Energy trapped Ising model

In this paper we have considered the 3D Ising model perturbed with the energy operator coupled with a nonuniform harmonic potential acting as a trap, showing that this system satisfies the trap-size scaling behavior. Eventually, we have computed the correlators $⟨\sigma (z)\sigma (0)⟩$, $⟨\epsilon (z)\epsilon (0)⟩$ and $⟨\sigma (z)\epsilon (0)⟩$ near the critical point by means of conformal perturbation theory.
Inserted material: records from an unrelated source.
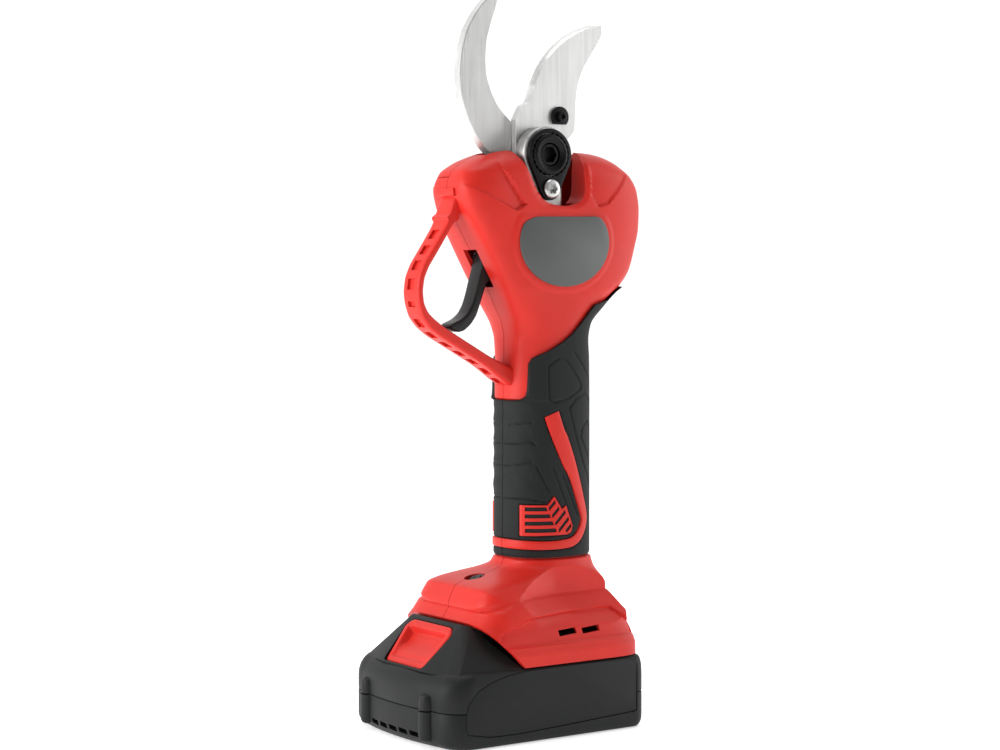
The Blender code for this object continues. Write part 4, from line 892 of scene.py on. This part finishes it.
edge, spine = rounded(EDGE, 110), rounded(BACK, 70)
hub = arc(PIVOT, 10.8, 168, 382, 44)
whole = np.concatenate([edge, hub, spine])
share = [0, 0.05, 0.25, 0.55, 0.74, 0.82, 1.0]
width = np.interp(np.linspace(0, 1, 110), share, [0.3, 0.9, 1.2, 1.2, 1.0, 0.4, 0.2])
inner = offset_side(edge, np.array([24.0, 262.0]), width)
ground = np.concatenate([inner, hub, spine])
slight = np.concatenate([offset_side(edge, np.array([24.0, 262.0]), 0.25), hub, spine])
cutter = blade("cutting_blade", [(ground, -5.7), (whole, -2.75), (whole, -2.45), (slight, -2.2)],
               [(PIVOT, 7.3), ((4.6, 261.5), 2.3)])
cutting_steel = brushed("cutting_steel", (0.70, 0.70, 0.69), 0.36, -12)
shaded(cutter, cutting_steel, 25)
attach(cutter, "blade")
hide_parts("moving_blade")

# ------------------------------------------------------------------ casting
# One die-cast aluminium frame carries the bolt, the bevel pair and the reduction gears. It
# is clamped between the housing halves; only its arms beside the blades can be seen.


def teardrop(ring, lobe, bottom, count=72):
    """A ring round the pivot that narrows to a round lobe straight below it."""
    lean = math.degrees(math.asin((ring - lobe) / (PIVOT[1] - bottom)))
    upper = arc(PIVOT, ring, -lean, 180 + lean, count)
    lower = arc((PIVOT[0], bottom), lobe, 180 + lean, 360 - lean, count // 3)
    return np.concatenate([upper, lower])


def block(name, x, y, z, edge=0.5):
    """A box between two corners, its upper and lower rims rounded."""
    corners = [(x[0], y[0]), (x[1], y[0]), (x[1], y[1]), (x[0], y[1])]
    return slab(name, rounded(corners, 80, 2, True), z[0], z[1], edge, edge, "Z", 3)


def bore(at, radius, low, high, axis="Y"):
    """A drill: a plain cylinder along one axis."""
    return turned_piece("bore", [(0, low), (radius, low), (radius, high), (0, high)], at, axis, 48)


lock_at = (PIVOT[0], 230.0)
casting = slab("casting", teardrop(12.1, 7.3, 233.2), -13.55, -6.95, 0.8, 0.3)
combined(casting, [
    block("neck", (-14.9, 0.9), (-13.25, -7.65), (205.0, 234.0)),
    block("gear_block", (-18.5, 5.5), (-13.2, 13.2), (195.1, 212.4), 0.8),
    block("far_neck", (-14.9, 0.9), (11.05, 13.25), (205.0, 234.0)),
    slab("far_arm", teardrop(12.1, 7.3, 233.2), 11.1, 13.55, 0.3, 0.8),
    block("link", (-14.9, -12.1), (-13.2, -7.0), (214.0, 233.0)),
    block("bracket", (-31.4, -13.5), (-8.9, -2.3), (220.1, 232.4)),
], "UNION")
combined(casting, [
    bore(PIVOT, 6.85, -20, -4),
    bore(PIVOT, 5.3, -4, 20),
    bore((PIVOT[0], 0), 7.7, 212.6, 234.6, "Z"),
    bore((PIVOT[0], 0), 6.9, 190, 206, "Z"),
    bore((PIVOT[0], 0), 3.8, 190, 215, "Z"),
    bore(lock_at, 2.05, -20, -8),
    bore(TAIL_SCREWS[0], 1.95, -12, 0),
    bore(TAIL_SCREWS[1], 1.95, -12, 0),
])
aluminium = dark_metal("cast_aluminium", (0.46, 0.46, 0.45), 0.48, 260.0)
shaded(casting, aluminium, 40)
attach(casting, "housing")
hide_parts("gear_case")

# ------------------------------------------------------------------ pivot bolt, nut and lock
# A blackened bolt with a hexagon socket runs through the bush and the sector. Its slotted
# ring nut is held by a teardrop lock plate, and the plate by one bright six-lobe screw.


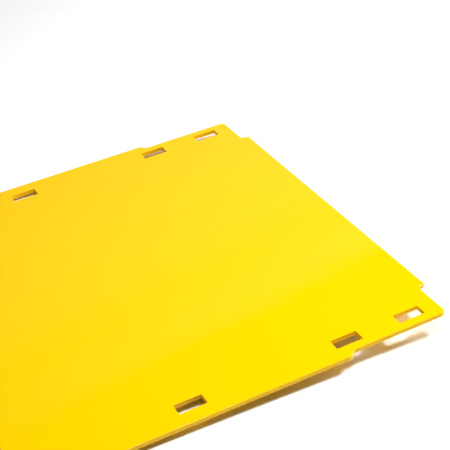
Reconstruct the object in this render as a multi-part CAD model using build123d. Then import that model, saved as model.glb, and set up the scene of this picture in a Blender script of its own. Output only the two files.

Combining this result with Monte Carlo simulations, we have been able to estimate the OPE coefficients $C_{\sigma \epsilon }^{\sigma }$, $C_{\sigma \sigma }^{\epsilon }$ and $C_{\epsilon \epsilon }^{\epsilon }$, finding a good agreement with the values obtained in [G. Costagliola, Phys. Rev. D 93, 066008 (2016), F. Kos, D. Poland, D. Simmons-Duffin, and A. Vichi, J. High Energy Phys. 08 (2016) 036].

Figure 1

Bi-log plots of the spin (Left panel) and energy (Right panel) one-point functions against power law fits (red line). Due to numerical accuracy, the fits have been performed for values of $\rho$ greater than the ones indicated by the dashed vertical lines.

Figure 2

Results for the spin-spin (left) and energy-energy (right) two-point functions and their fits with the expected behavior [Eqs. (3.12) and (3.13)] red line. Due to numerical accuracy, fits are performed for values of $r$ greater than the ones indicated by the black dashed vertical lines. Error bars are small and usually hidden within the points size.

Figure 3

Fit for the spin-energy two-point function against the theoretically expected behavior performed not including (green line) and including (red line) the second term in Eq. (3.14). As it is evident, the red line agrees consistently better with the numerical result.